Jean-Claude Juncker non sarà mandato a casa dal Parlamento europeo dopo lo scandalo Lux-leaks nato dall’inchiesta giornalistica sugli sconti fiscali concessi dal Lussemburgo negli anni in cui lo stesso Juncker era capo del governo. Come era prevedibile, i due grandi partiti PPE e PSE che lo hanno portato alla guida della Commissione Ue hanno preso le sue difese nel dibattito seguito alla mozione di sfiducia presentata dal M5S.
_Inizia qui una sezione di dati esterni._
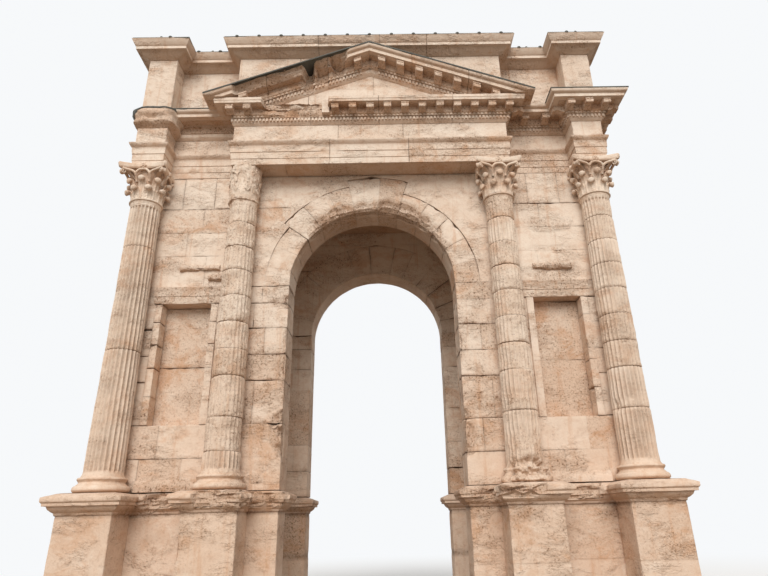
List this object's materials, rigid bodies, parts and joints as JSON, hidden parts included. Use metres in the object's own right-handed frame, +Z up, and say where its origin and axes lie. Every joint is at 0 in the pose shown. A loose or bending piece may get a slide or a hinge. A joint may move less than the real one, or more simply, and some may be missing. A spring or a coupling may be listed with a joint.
{
  "type": "triumphal arch",
  "caption": "Four-sided stone triumphal arch with engaged fluted columns, niches, a pediment on each main front and an attic.",
  "frame": {"origin": "on the ground, at the crossing of the two middle planes", "axes": "+Z up, +Y through the main arch from the front to the back, +X to the right of the front"},
  "size_m": [11.52, 6.484, 12.7449],
  "materials": {
    "warm_limestone": "weathered",
    "pale_limestone": "weathered",
    "inner_stone": "rough",
    "sheet_metal": "matte"
  },
  "bodies": {
    "root": {"pier_front_left": "warm_limestone", "pier_front_right": "warm_limestone", "pier_back_left": "warm_limestone", "pier_back_right": "warm_limestone", "pedestals_front_left": "warm_limestone", "pedestals_front_right": "warm_limestone", "pedestals_back_left": "warm_limestone", "pedestals_back_right": "warm_limestone", "column_front_left_outer": "pale_limestone", "column_front_left_inner": "pale_limestone", "column_front_right_inner": "pale_limestone", "column_front_right_outer": "pale_limestone", "column_back_left_outer": "pale_limestone", "column_back_left_inner": "pale_limestone", "column_back_right_inner": "pale_limestone", "column_back_right_outer": "pale_limestone", "capitals_front_left": "pale_limestone", "capitals_front_right": "pale_limestone", "capitals_back_left": "pale_limestone", "capitals_back_right": "pale_limestone", "arch_front": "pale_limestone", "arch_back": "pale_limestone", "arch_left": "pale_limestone", "arch_right": "pale_limestone", "spandrel_front": "warm_limestone", "spandrel_back": "warm_limestone", "side_wall_left": "warm_limestone", "side_wall_right": "warm_limestone", "ceiling": "inner_stone", "architrave_front": "warm_limestone", "architrave_back": "warm_limestone", "frieze_front": "warm_limestone", "frieze_back": "warm_limestone", "cornice_front": "pale_limestone", "cornice_back": "pale_limestone", "entablature_left": "warm_limestone", "entablature_right": "warm_limestone", "pediment_front": "pale_limestone", "pediment_back": "pale_limestone", "attic_front": "warm_limestone", "attic_back": "warm_limestone", "attic_left": "warm_limestone", "attic_right": "warm_limestone", "attic_cornice": "pale_limestone", "roof": "sheet_metal"}
  },
  "joints": []
}
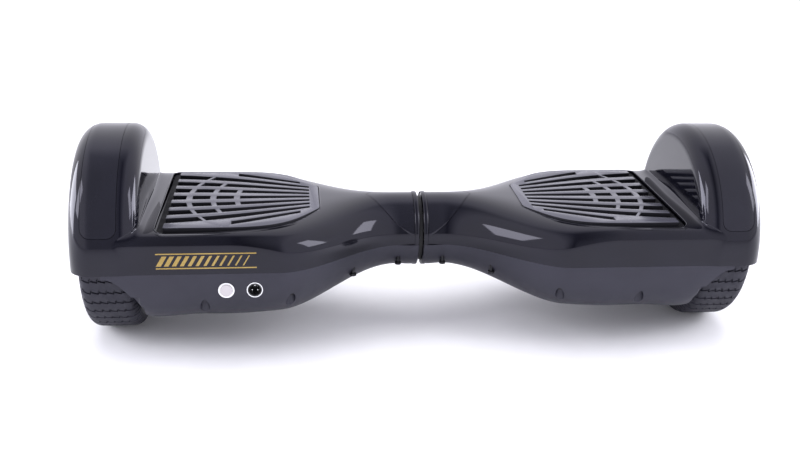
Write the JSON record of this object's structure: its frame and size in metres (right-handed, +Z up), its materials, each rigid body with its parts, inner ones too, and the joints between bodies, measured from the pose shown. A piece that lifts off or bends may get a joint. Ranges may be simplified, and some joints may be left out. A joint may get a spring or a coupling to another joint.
{
  "type": "self balancing hoverboard",
  "caption": "Two-wheeled self balancing board whose halves twist about a central pivot, with a ribbed foot pad on each half and a hub motor wheel at each end.",
  "frame": {"origin": "on the floor, midway between the wheels, at the centre of the board's footprint", "axes": "X along the board, with the half that holds the battery at +X; -Y is the front, with the power button and charging socket; Z up"},
  "size_m": [0.584, 0.186, 0.178],
  "materials": {
    "shell_gloss": "high gloss moulded",
    "shell_satin": "satin moulded",
    "trim_gloss": "high gloss inlay",
    "pad_rubber": "satin ribbed rubber",
    "plate_plastic": "plain moulded",
    "screw_steel": "zinc plated",
    "frame_aluminium": "cast",
    "axle_steel": "ground",
    "core_steel": "laminated",
    "winding_copper": "enamelled copper",
    "rotor_steel": "turned",
    "magnet_nickel": "nickel plated",
    "cover_aluminium": "cast and turned",
    "bearing_steel": "ground",
    "tyre_rubber": "moulded tread",
    "circuit_board": "solder mask",
    "cable_black": "sleeved",
    "bush_bronze": "sintered bronze",
    "seal_rubber": "soft",
    "battery_wrap": "heat-shrink wrap",
    "button_white": "translucent cap",
    "bezel_dark": "gloss ring",
    "socket_metal": "plated ring",
    "pin_metal": "plated pins"
  },
  "bodies": {
    "left_half": {"left_upper_shell": "shell_gloss", "left_lower_shell": "shell_satin", "left_fender_strip": "trim_gloss", "left_neck_panel": "trim_gloss", "left_shell_screws": "screw_steel", "left_frame": "frame_aluminium", "left_axle_clamp": "frame_aluminium", "left_clamp_screws": "screw_steel", "left_axle": "axle_steel", "left_stator_core": "core_steel", "left_stator_windings": "winding_copper", "left_gyro_board": "circuit_board", "left_motor_lead": "cable_black", "pivot_tube": "axle_steel", "pivot_retaining_ring": "screw_steel", "pivot_stop_screw": "screw_steel", "neck_seal": "seal_rubber", "centre_harness": "cable_black", "left_main_board": "circuit_board", "left_button_bezel": "bezel_dark", "left_charge_socket": "socket_metal", "left_charge_pins": "pin_metal"},
    "right_half": {"right_upper_shell": "shell_gloss", "right_lower_shell": "shell_satin", "right_fender_strip": "trim_gloss", "right_neck_panel": "trim_gloss", "right_shell_screws": "screw_steel", "right_frame": "frame_aluminium", "right_axle_clamp": "frame_aluminium", "right_clamp_screws": "screw_steel", "right_axle": "axle_steel", "right_stator_core": "core_steel", "right_stator_windings": "winding_copper", "right_gyro_board": "circuit_board", "right_motor_lead": "cable_black", "pivot_bushes": "bush_bronze", "right_battery_pack": "battery_wrap"},
    "left_wheel": {"left_rotor_ring": "rotor_steel", "left_rotor_magnets": "magnet_nickel", "left_inner_motor_cover": "cover_aluminium", "left_outer_motor_cover": "cover_aluminium", "left_cover_screws": "screw_steel", "left_wheel_bearings": "bearing_steel", "left_tyre": "tyre_rubber"},
    "right_wheel": {"right_rotor_ring": "rotor_steel", "right_rotor_magnets": "magnet_nickel", "right_inner_motor_cover": "cover_aluminium", "right_outer_motor_cover": "cover_aluminium", "right_cover_screws": "screw_steel", "right_wheel_bearings": "bearing_steel", "right_tyre": "tyre_rubber"},
    "left_pad": {"left_foot_pad": "pad_rubber", "left_pad_plate": "plate_plastic"},
    "right_pad": {"right_foot_pad": "pad_rubber", "right_pad_plate": "plate_plastic"},
    "power_button": {"left_power_button": "button_white"}
  },
  "joints": [
    {"name": "center_pivot", "type": "hinge", "parent": "left_half", "child": "right_half", "pos_m": [0, 0, 0.083], "axis": [1, 0, 0], "range_deg": [-12, 12]},
    {"name": "left_wheel_spin", "type": "hinge", "parent": "left_half", "child": "left_wheel", "pos_m": [-0.264, 0, 0.085], "axis": [1, 0, 0], "continuous": true},
    {"name": "right_wheel_spin", "type": "hinge", "parent": "right_half", "child": "right_wheel", "pos_m": [0.264, 0, 0.085], "axis": [1, 0, 0], "continuous": true},
    {"name": "left_pad_press", "type": "slide", "parent": "left_half", "child": "left_pad", "axis": [0, 0, -1], "range_m": [0, 0.0015], "stiffness_N_per_m": 20000, "springref_m": -0.0002},
    {"name": "right_pad_press", "type": "slide", "parent": "right_half", "child": "right_pad", "axis": [0, 0, -1], "range_m": [0, 0.0015], "stiffness_N_per_m": 20000, "springref_m": -0.0002},
    {"name": "power_button_press", "type": "slide", "parent": "left_half", "child": "power_button", "axis": [0, 1, 0], "range_m": [0, 0.0012], "stiffness_N_per_m": 2000, "springref_m": -0.0005}
  ]
}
Ora occorrerà capire se il suo impegno a combattere elusione ed evasione fiscali si tradurrà in atti concreti. Per ora c’è solo il mandato – conferito nella riunione del 12 novembre subito dopo lo “scandalo” – al commissario agli Affari economici e monetari, Pierre Moscovici, di riscrivere “prima possibile” una bozza di direttiva per “spingere l’armonizzazione fiscale, per esempio dando un nuovo impulso alla tassazione delle transazioni finanziarie e alla base imponibile consolidata comune per le società, sulla base delle priorità indicate dal G20 sulla lotta all’evasione e all’elusione e sullo scambio automatico di informazioni tra le autorità fiscali”. Si riprende il cammino avviato nel 2011 e poi arenatosi.
As soon as possible, è il timing indicato da Juncker: entro Natale o giù di lì, dicono a palazzo Berlaymont.
Su questo impegno gli europarlamentari, grillini e non, potranno incalzare Juncker e metterlo alle strette con il resto dell’esecutivo, smascherando gli stati membri che sono contrari ma non lo dicono.